In the late 60s and early 70s rock ‘n’ roll artists began to adopt the tuning in their music. The Rolling Stones’ Keith Richards was perhaps the heaviest user of Open G. Many of their best songs were in this tuning; Honky Tonk Women, Brown Sugar, Tumbling Dice, Start Me Up, Scarlet, and Can’t You Hear Me Knocking were all played in Open G.
Led Zeppelin, and specifically their guitarist Jimmy Page, was another big fan of Open G and its variations. Travelling Riverside Blues (an adaptation of the aforementioned Robert Johnson Song), When the Levee Breaks, In My Time of Dying, That’s The Way, and Bron-Y-Aur Stomp all make use of open tunings.
Before trying to learn any chords in Open G, you’ll want to make sure your guitar is tuned correctly. From top to bottom, you’ll want your strings tuned to DGDGBD.
To do this, drop the Low E, A, and High E strings down a whole step, leaving the rest unchanged.
How to play chords in Open G
There are three moveable shapes that you’ll see most often in Open G songs. If you learn these chords, you’ll be well on your way to playing most open-tuned songs.
Shape 1: Major Chord
The first shape is, of course, the standard six-string major chord.

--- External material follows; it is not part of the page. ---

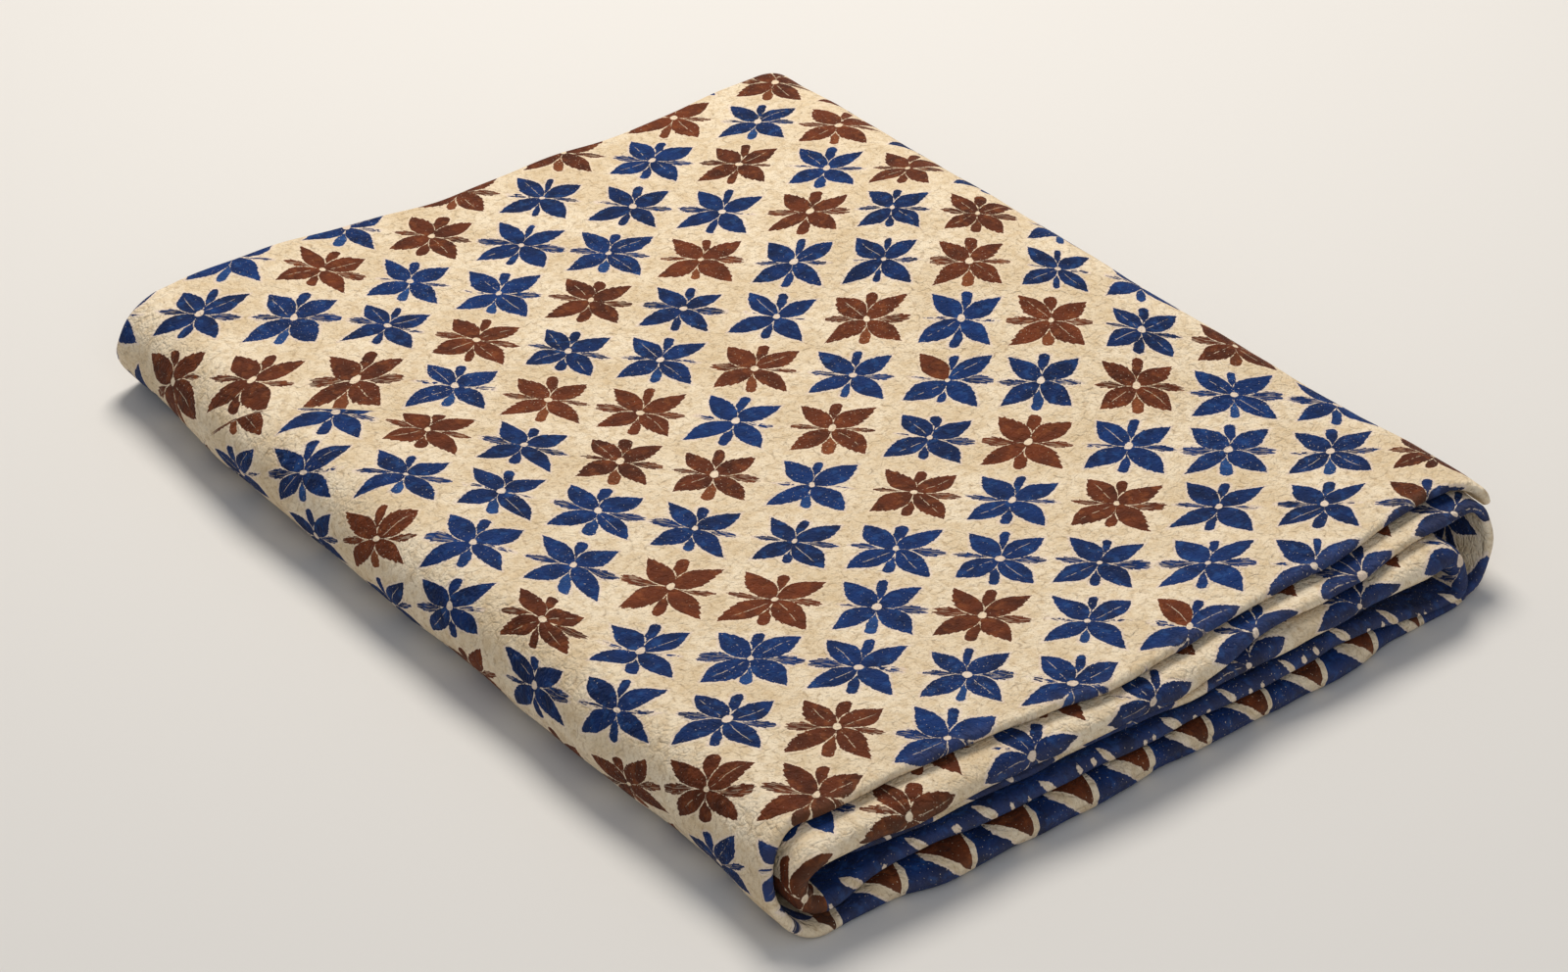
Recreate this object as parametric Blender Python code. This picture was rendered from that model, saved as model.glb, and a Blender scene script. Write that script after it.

This may be the easiest chord in all of guitar; to play it, simply barre the entire fret.
Move this up and down to create different major chords at will.
Shape 2: Major Chord v2
This shape provides an alternate way to play a major chord. It’s most commonly used when transitioning from or to the Shape 1 major chord. To play it, barre an entire fret with your index finger. Fret the adjacent B string with your middle finger, and fret the D string two frets away with your ring finger. In standard tuning, this is an Am7 shape.
To make this a pure major chord, only strum the middle four strings. If you’re okay with a bit of dissonance, it’s alright to strum all six. With a little bit of distortion, it sounds great.
For an example of this, look no further than the intro to Brown Sugar:
Keith Richards opens with this variation of the major chord, then transitions to a Shape 1 major chord. This is incredibly easy to do; since you’re already barring the 12th fret, you simply remove your third and ring finger to reveal the Shape 1 major chord.
This is equivalent to playing a chord five frets above and then shifting down, and provides a far smoother transition. In the tab above, for example, you could play a full 17th-fret barre instead of the initial chord and achieve the same sound (both are a C Major).
In the second measure, Richards then reverses the order of these two shapes. He opens with a fifth-fret barre (Shape 1 chord), then adds his third and fourth fingers to create a Shape 2 chord.
Shape 3: Minor Chord
The only difference is that, when using this shape in open tuning, you’ll want to stick to strumming only the second, third, and fourth strings for the most part. Depending on where you are on the fretboard, the pitches of the open strings will probably conflict heavily with the fretted strings.
Soloing in Open G
Complex solos in Open G are not all that common; open tunings are primarily used for rhythm and slide guitar, and solos are overdubbed or played by another guitarist. This is primarily because standard tuning is significantly better optimized for soloing, as the notes are at more consistent intervals.
That’s not to say you can’t solo in Open G; it’s simply less ideal since all scales and patterns are affected by the alternate tuning, and most guitarists aren’t as familiar with this tuning as they are with standard.
The good news is that the D, G, and B strings are unchanged or, if you’re in a transposition of Open G, the relationships between them are unchanged. This means that you already know how to play on these three strings, since they’re the same as in standard tuning.
If you want to use the top two strings as well, it’s important to understand how they’ve changed from standard tuning. Instead of E and A, they’re now D and G (they’ve been dropped a whole step, or two frets).
This means that, when transitioning from the second, third, and fourth string to the fifth or sixth strings, you’ll have to shift down two frets further than you would in standard.
The best way to become familiar with the open-tuned fretboard is to learn songs and experiment with it.
Open G and its variations are a great addition to any guitarists’ repertoire. They’re suitable for the whole spectrum of players, from beginners to experts, since they’re easy to play but take time to master.
Not only do these alt-tunings allow you to learn many incredible songs, they also enhance your understanding of the guitar fretboard as you begin to understand why playing in open tuning differs from standard tuning.